The Court of Appeal appears to have been motivated, in part, by the fact that C's conduct suggested that it intended to place every possible obstacle in the way of P enforcing the awards, despite the fact that there was no realistic defence to enforcement. Furthermore, although Collins LJ stated that the question of whether the injunction should have been granted was not relevant at this stage, he expressed some surprise that it had been granted, noting that Gloster J had not been referred expressly to the tribunal's reasons for refusing to make a conditional interim award.
The judgment of Collins LJ contains some interesting observations about the effect of clause 8(b), which entitled P to payment without set-off. Collins LJ noted that although, in theory, the tribunal might have refused to make an interim award in P's favour, had they done so they would have "failed properly to apply and to give effect to the contractual provision".

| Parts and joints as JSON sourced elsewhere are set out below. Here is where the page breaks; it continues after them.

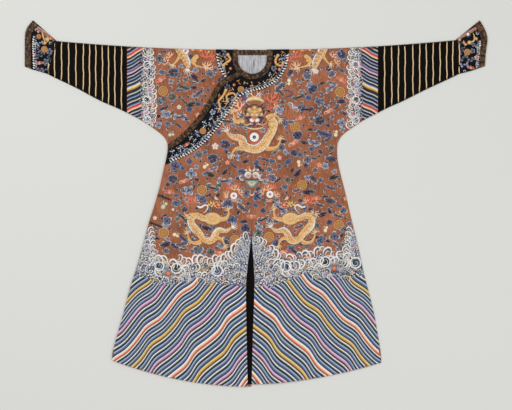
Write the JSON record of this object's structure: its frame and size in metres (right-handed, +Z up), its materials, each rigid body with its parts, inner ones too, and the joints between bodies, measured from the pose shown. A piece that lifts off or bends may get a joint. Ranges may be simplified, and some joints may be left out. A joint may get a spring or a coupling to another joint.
{
  "type": "chinese dragon robe",
  "caption": "Full-length side-closing dragon robe laid flat, with ribbed dark sleeve extensions, flared horse-hoof cuffs, shaped collar band and a striped, vented hem.",
  "frame": {"origin": "centre of the bounding box's base, on the surface that the robe lies on", "axes": "+X to the wearer's left along the spread sleeves, +Y to the neck, +Z up out of the front"},
  "size_m": [1.9202, 1.52, 0.0166],
  "materials": {
    "brown_silk": "red-brown silk, closely embroidered in coloured silks and couched gold thread",
    "black_silk": "black ribbed silk crossed by couched gold lines",
    "navy_satin": "navy satin embroidered with dragons and clouds",
    "brocade": "brown and gold brocade ribbon",
    "pale_lining": "pale grey-blue silk lining, softly creased",
    "black_cord": "black silk cord",
    "gilt_brass": "gilt ball buttons, softly worn"
  },
  "bodies": {
    "root": {"back_left": "brown_silk", "back_right": "brown_silk", "front_left": "brown_silk", "under_front": "brown_silk", "overlap": "brown_silk", "sleeve_left": "black_silk", "sleeve_right": "black_silk", "cuff_left": "navy_satin", "cuff_right": "navy_satin", "cuff_edge_left": "brocade", "cuff_edge_right": "brocade", "collar_band": "navy_satin", "collar_band_right": "navy_satin", "collar_binding": "brocade", "collar_binding_right": "brocade", "collar_binding_back": "brocade", "neck_lining": "pale_lining", "vent_underlay": "black_silk", "loop_waist": "black_cord", "loop_hip": "black_cord", "button_waist": "gilt_brass", "button_hip": "gilt_brass"}
  },
  "joints": []
}
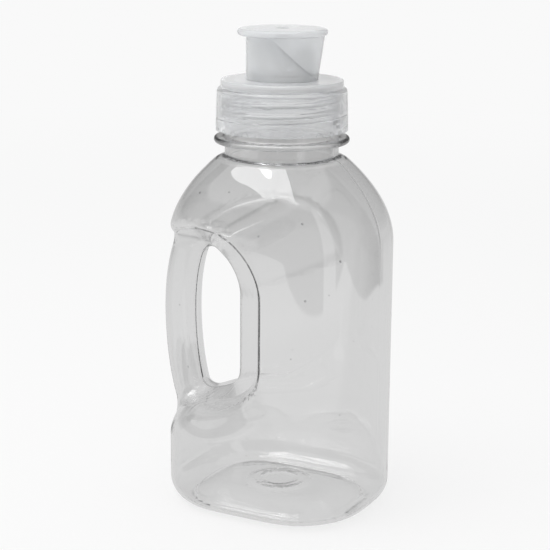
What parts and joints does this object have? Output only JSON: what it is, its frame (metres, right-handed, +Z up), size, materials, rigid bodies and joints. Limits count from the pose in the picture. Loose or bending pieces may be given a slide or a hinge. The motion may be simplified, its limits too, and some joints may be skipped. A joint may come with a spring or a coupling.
{
  "type": "plastic handle bottle",
  "caption": "Clear blow-moulded drink bottle with a through-handle, a translucent threaded cap and a push-pull spout.",
  "frame": {"origin": "on the neck's axis, on the surface that the bottle stands on", "axes": "+Z up along the neck's axis, the handle on the -X side, the parting plane at y = 0"},
  "size_m": [0.0751, 0.0584, 0.1504],
  "materials": {
    "clear_plastic": "clear, glossy, blow moulded",
    "cap_plastic": "translucent natural, satin gloss",
    "spout_plastic": "translucent natural, satin gloss",
    "liner_foam": "soft white foamed sheet"
  },
  "bodies": {
    "bottle": {"bottle": "clear_plastic"},
    "liner": {"seal_liner": "liner_foam"},
    "cap": {"screw_cap": "cap_plastic"},
    "spout": {"nozzle": "spout_plastic"}
  },
  "joints": [
    {"name": "cap_lift", "type": "slide", "parent": "bottle", "child": "liner", "axis": [0, 0, 1], "range_m": [0, 0.02064]},
    {"name": "cap_turn", "type": "hinge", "parent": "liner", "child": "cap", "pos_m": [0, 0, 0.1328], "axis": [0, 0, 1], "range_deg": [0, 2340]},
    {"name": "nozzle_pull", "type": "slide", "parent": "cap", "child": "spout", "axis": [0, 0, 1], "range_m": [0, 0.005]}
  ],
  "couplings": [
    {"joint": "cap_lift", "follows": "cap_turn", "m_per_rad": 0.00050532}
  ]
}
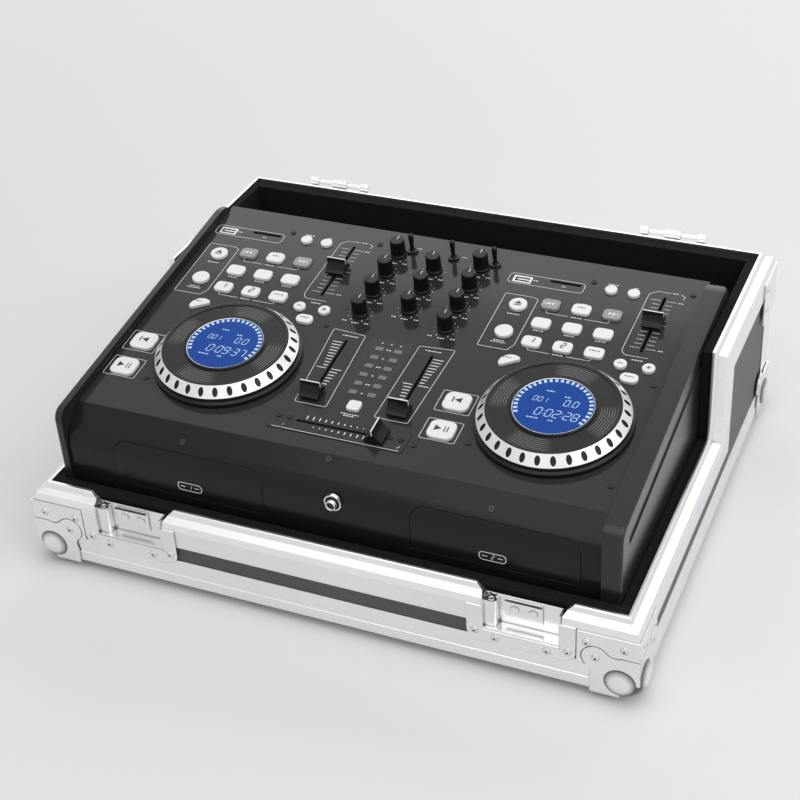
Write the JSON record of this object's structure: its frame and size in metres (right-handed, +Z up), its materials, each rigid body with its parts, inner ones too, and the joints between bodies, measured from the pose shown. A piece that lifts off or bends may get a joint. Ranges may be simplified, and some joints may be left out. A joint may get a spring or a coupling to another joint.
{
  "type": "dual disc player with mixer in case tray",
  "caption": "Tabletop dual disc player with jog wheels, round displays, front disc trays and a centre mixer, seated in the open lower tray of its metal-edged flight case.",
  "frame": {"origin": "bottom centre of the object: on the floor, under the middle of the case", "axes": "+X to the right of the person using it, +Y towards the rear, +Z up"},
  "size_m": [0.542, 0.4418, 0.1936],
  "materials": {
    "case_board": "matt laminate on plywood",
    "case_foam": "matt open-cell foam",
    "case_profile": "satin",
    "case_fittings": "bright plated steel",
    "case_feet": "matt",
    "console_steel": "satin charcoal",
    "cheek": "satin charcoal",
    "tray": "satin",
    "screw": "black",
    "socket_metal": "plated",
    "display": "gloss blue window",
    "meter_led": "translucent, unlit",
    "jog": "silver rim with a black grooved plate",
    "black_plastic": "satin black",
    "key_white": "soft gloss white",
    "toggle_metal": "bright plated",
    "mechanism": "plain",
    "circuit": "green board with black parts"
  },
  "bodies": {
    "console": {"case_floor": "case_board", "case_walls": "case_board", "foam_lining": "case_foam", "edge_profiles": "case_profile", "rim_profiles": "case_profile", "corner_hardware": "case_fittings", "latch_dishes": "case_fittings", "rivets": "case_fittings", "lid_hinges": "case_fittings", "rubber_feet": "case_feet", "chassis_pan": "console_steel", "deck_plate": "console_steel", "front_fascia": "console_steel", "side_cheeks": "cheek", "rear_connectors": "socket_metal", "deck_screws": "screw", "headphone_jack": "socket_metal", "media_ports": "socket_metal", "display_modules": "display", "level_meter": "meter_led", "crossfader_plate": "console_steel", "jog_bases": "black_plastic", "disc_loaders": "mechanism", "control_boards": "circuit"},
    "left_jog_wheel": {"left_jog_wheel": "jog"},
    "left_spindle": {"left_spindle": "mechanism"},
    "left_disc_tray": {"left_disc_tray": "tray"},
    "left_cue_key": {"left_cue_key": "key_white"},
    "left_play_key": {"left_play_key": "key_white"},
    "left_eject_key": {"left_eject_key": "key_white"},
    "left_keypad": {"left_keypad": "key_white"},
    "left_pitch_keys": {"left_pitch_keys": "key_white"},
    "left_pitch_fader": {"left_pitch_fader": "black_plastic"},
    "right_jog_wheel": {"right_jog_wheel": "jog"},
    "right_spindle": {"right_spindle": "mechanism"},
    "right_disc_tray": {"right_disc_tray": "tray"},
    "right_cue_key": {"right_cue_key": "key_white"},
    "right_play_key": {"right_play_key": "key_white"},
    "right_eject_key": {"right_eject_key": "key_white"},
    "right_keypad": {"right_keypad": "key_white"},
    "right_pitch_keys": {"right_pitch_keys": "key_white"},
    "right_pitch_fader": {"right_pitch_fader": "black_plastic"},
    "relay_key": {"relay_key": "key_white"},
    "channel_fader_1": {"channel_fader_1": "black_plastic"},
    "channel_fader_2": {"channel_fader_2": "black_plastic"},
    "crossfader": {"crossfader": "black_plastic"},
    "ch1_knob_1": {"ch1_knob_1": "black_plastic"},
    "ch1_knob_2": {"ch1_knob_2": "black_plastic"},
    "ch1_knob_3": {"ch1_knob_3": "black_plastic"},
    "ch1_knob_4": {"ch1_knob_4": "black_plastic"},
    "ch2_knob_1": {"ch2_knob_1": "black_plastic"},
    "ch2_knob_2": {"ch2_knob_2": "black_plastic"},
    "ch2_knob_3": {"ch2_knob_3": "black_plastic"},
    "ch2_knob_4": {"ch2_knob_4": "black_plastic"},
    "master_knob_1": {"master_knob_1": "black_plastic"},
    "master_knob_2": {"master_knob_2": "black_plastic"},
    "master_knob_3": {"master_knob_3": "black_plastic"},
    "toggle_ch1": {"toggle_ch1": "toggle_metal"},
    "toggle_cue": {"toggle_cue": "toggle_metal"},
    "toggle_ch2": {"toggle_ch2": "toggle_metal"}
  },
  "joints": [
    {"name": "left_jog_wheel_turn", "type": "hinge", "parent": "console", "child": "left_jog_wheel", "pos_m": [-0.1385, -0.0802, 0.1496], "axis": [0, -0.134, 0.991], "continuous": true},
    {"name": "left_spindle_turn", "type": "hinge", "parent": "console", "child": "left_spindle", "pos_m": [-0.1257, -0.1126, 0.0845], "axis": [0, 0, 1], "continuous": true},
    {"name": "left_disc_tray_slide", "type": "slide", "parent": "console", "child": "left_disc_tray", "axis": [0, -1, 0], "range_m": [0, 0.128]},
    {"name": "left_cue_key_slide", "type": "slide", "parent": "console", "child": "left_cue_key", "axis": [0, 0.134, -0.991], "range_m": [0, 0.0012], "stiffness_N_per_m": 400, "springref_m": -0.001},
    {"name": "left_play_key_slide", "type": "slide", "parent": "console", "child": "left_play_key", "axis": [0, 0.134, -0.991], "range_m": [0, 0.0012], "stiffness_N_per_m": 400, "springref_m": -0.001},
    {"name": "left_eject_key_slide", "type": "slide", "parent": "console", "child": "left_eject_key", "axis": [0, 0.134, -0.991], "range_m": [0, 0.0012], "stiffness_N_per_m": 400, "springref_m": -0.001},
    {"name": "left_keypad_slide", "type": "slide", "parent": "console", "child": "left_keypad", "axis": [0, 0.134, -0.991], "range_m": [0, 0.0012], "stiffness_N_per_m": 1200, "springref_m": -0.001},
    {"name": "left_pitch_keys_slide", "type": "slide", "parent": "console", "child": "left_pitch_keys", "axis": [0, 0.134, -0.991], "range_m": [0, 0.0012], "stiffness_N_per_m": 400, "springref_m": -0.001},
    {"name": "left_pitch_fader_slide", "type": "slide", "parent": "console", "child": "left_pitch_fader", "axis": [0, 0.991, 0.134], "range_m": [-0.035, 0.035]},
    {"name": "right_jog_wheel_turn", "type": "hinge", "parent": "console", "child": "right_jog_wheel", "pos_m": [0.1535, -0.0802, 0.1496], "axis": [0, -0.134, 0.991], "continuous": true},
    {"name": "right_spindle_turn", "type": "hinge", "parent": "console", "child": "right_spindle", "pos_m": [0.1407, -0.1126, 0.0845], "axis": [0, 0, 1], "continuous": true},
    {"name": "right_disc_tray_slide", "type": "slide", "parent": "console", "child": "right_disc_tray", "axis": [0, -1, 0], "range_m": [0, 0.128]},
    {"name": "right_cue_key_slide", "type": "slide", "parent": "console", "child": "right_cue_key", "axis": [0, 0.134, -0.991], "range_m": [0, 0.0012], "stiffness_N_per_m": 400, "springref_m": -0.001},
    {"name": "right_play_key_slide", "type": "slide", "parent": "console", "child": "right_play_key", "axis": [0, 0.134, -0.991], "range_m": [0, 0.0012], "stiffness_N_per_m": 400, "springref_m": -0.001},
    {"name": "right_eject_key_slide", "type": "slide", "parent": "console", "child": "right_eject_key", "axis": [0, 0.134, -0.991], "range_m": [0, 0.0012], "stiffness_N_per_m": 400, "springref_m": -0.001},
    {"name": "right_keypad_slide", "type": "slide", "parent": "console", "child": "right_keypad", "axis": [0, 0.134, -0.991], "range_m": [0, 0.0012], "stiffness_N_per_m": 1200, "springref_m": -0.001},
    {"name": "right_pitch_keys_slide", "type": "slide", "parent": "console", "child": "right_pitch_keys", "axis": [0, 0.134, -0.991], "range_m": [0, 0.0012], "stiffness_N_per_m": 400, "springref_m": -0.001},
    {"name": "right_pitch_fader_slide", "type": "slide", "parent": "console", "child": "right_pitch_fader", "axis": [0, 0.991, 0.134], "range_m": [-0.035, 0.035]},
    {"name": "relay_key_slide", "type": "slide", "parent": "console", "child": "relay_key", "axis": [0, 0.134, -0.991], "range_m": [0, 0.0012], "stiffness_N_per_m": 400, "springref_m": -0.001},
    {"name": "channel_fader_1_slide", "type": "slide", "parent": "console", "child": "channel_fader_1", "axis": [0, 0.991, 0.134], "range_m": [-0.0016, 0.0684]},
    {"name": "channel_fader_2_slide", "type": "slide", "parent": "console", "child": "channel_fader_2", "axis": [0, 0.991, 0.134], "range_m": [-0.0008, 0.0692]},
    {"name": "crossfader_slide", "type": "slide", "parent": "console", "child": "crossfader", "axis": [1, 0, 0], "range_m": [-0.0688, 0.0012]},
    {"name": "ch1_knob_1_turn", "type": "hinge", "parent": "console", "child": "ch1_knob_1", "pos_m": [-0.052, 0.00423, 0.16102], "axis": [0, -0.134, 0.991], "range_deg": [-150, 150]},
    {"name": "ch1_knob_2_turn", "type": "hinge", "parent": "console", "child": "ch1_knob_2", "pos_m": [-0.052, 0.03317, 0.16493], "axis": [0, -0.134, 0.991], "range_deg": [-150, 150]},
    {"name": "ch1_knob_3_turn", "type": "hinge", "parent": "console", "child": "ch1_knob_3", "pos_m": [-0.052, 0.0621, 0.16884], "axis": [0, -0.134, 0.991], "range_deg": [-150, 150]},
    {"name": "ch1_knob_4_turn", "type": "hinge", "parent": "console", "child": "ch1_knob_4", "pos_m": [-0.052, 0.09104, 0.17275], "axis": [0, -0.134, 0.991], "range_deg": [-150, 150]},
    {"name": "ch2_knob_1_turn", "type": "hinge", "parent": "console", "child": "ch2_knob_1", "pos_m": [0.028, 0.00423, 0.16102], "axis": [0, -0.134, 0.991], "range_deg": [-150, 150]},
    {"name": "ch2_knob_2_turn", "type": "hinge", "parent": "console", "child": "ch2_knob_2", "pos_m": [0.028, 0.03317, 0.16493], "axis": [0, -0.134, 0.991], "range_deg": [-150, 150]},
    {"name": "ch2_knob_3_turn", "type": "hinge", "parent": "console", "child": "ch2_knob_3", "pos_m": [0.028, 0.0621, 0.16884], "axis": [0, -0.134, 0.991], "range_deg": [-150, 150]},
    {"name": "ch2_knob_4_turn", "type": "hinge", "parent": "console", "child": "ch2_knob_4", "pos_m": [0.028, 0.09104, 0.17275], "axis": [0, -0.134, 0.991], "range_deg": [-150, 150]},
    {"name": "master_knob_1_turn", "type": "hinge", "parent": "console", "child": "master_knob_1", "pos_m": [-0.012, 0.01989, 0.16313], "axis": [0, -0.134, 0.991], "range_deg": [-150, 150]},
    {"name": "master_knob_2_turn", "type": "hinge", "parent": "console", "child": "master_knob_2", "pos_m": [-0.012, 0.04883, 0.16704], "axis": [0, -0.134, 0.991], "range_deg": [-150, 150]},
    {"name": "master_knob_3_turn", "type": "hinge", "parent": "console", "child": "master_knob_3", "pos_m": [-0.012, 0.07776, 0.17096], "axis": [0, -0.134, 0.991], "range_deg": [-150, 150]},
    {"name": "toggle_ch1_turn", "type": "hinge", "parent": "console", "child": "toggle_ch1", "pos_m": [-0.0415, 0.09854, 0.17478], "axis": [1, 0, 0], "range_deg": [-12, 12]},
    {"name": "toggle_cue_turn", "type": "hinge", "parent": "console", "child": "toggle_cue", "pos_m": [-0.0015, 0.09854, 0.17478], "axis": [1, 0, 0], "range_deg": [-12, 12]},
    {"name": "toggle_ch2_turn", "type": "hinge", "parent": "console", "child": "toggle_ch2", "pos_m": [0.0385, 0.09854, 0.17478], "axis": [1, 0, 0], "range_deg": [-12, 12]}
  ]
}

The case is a striking reminder that money paid into court as a condition of the exercise of the court's discretion remains under the control of the court, even where the applicant no longer seeks the exercise of that discretion. The treatment of the money in court is governed by CPR 3.1(6A), which contemplates that money paid into court should be held as security for "any sum" payable in the proceedings. There is no automatic right to the return of the money. Here, C paid in the money voluntarily as the "price" of securing the tactical advantage of the freezing injunction, but ultimately found itself in a worse position than it would have been in had no freezing injunction been granted.

Case

CMA-CGM Marseille v Petro Broker International [2011] EWCA Civ 461.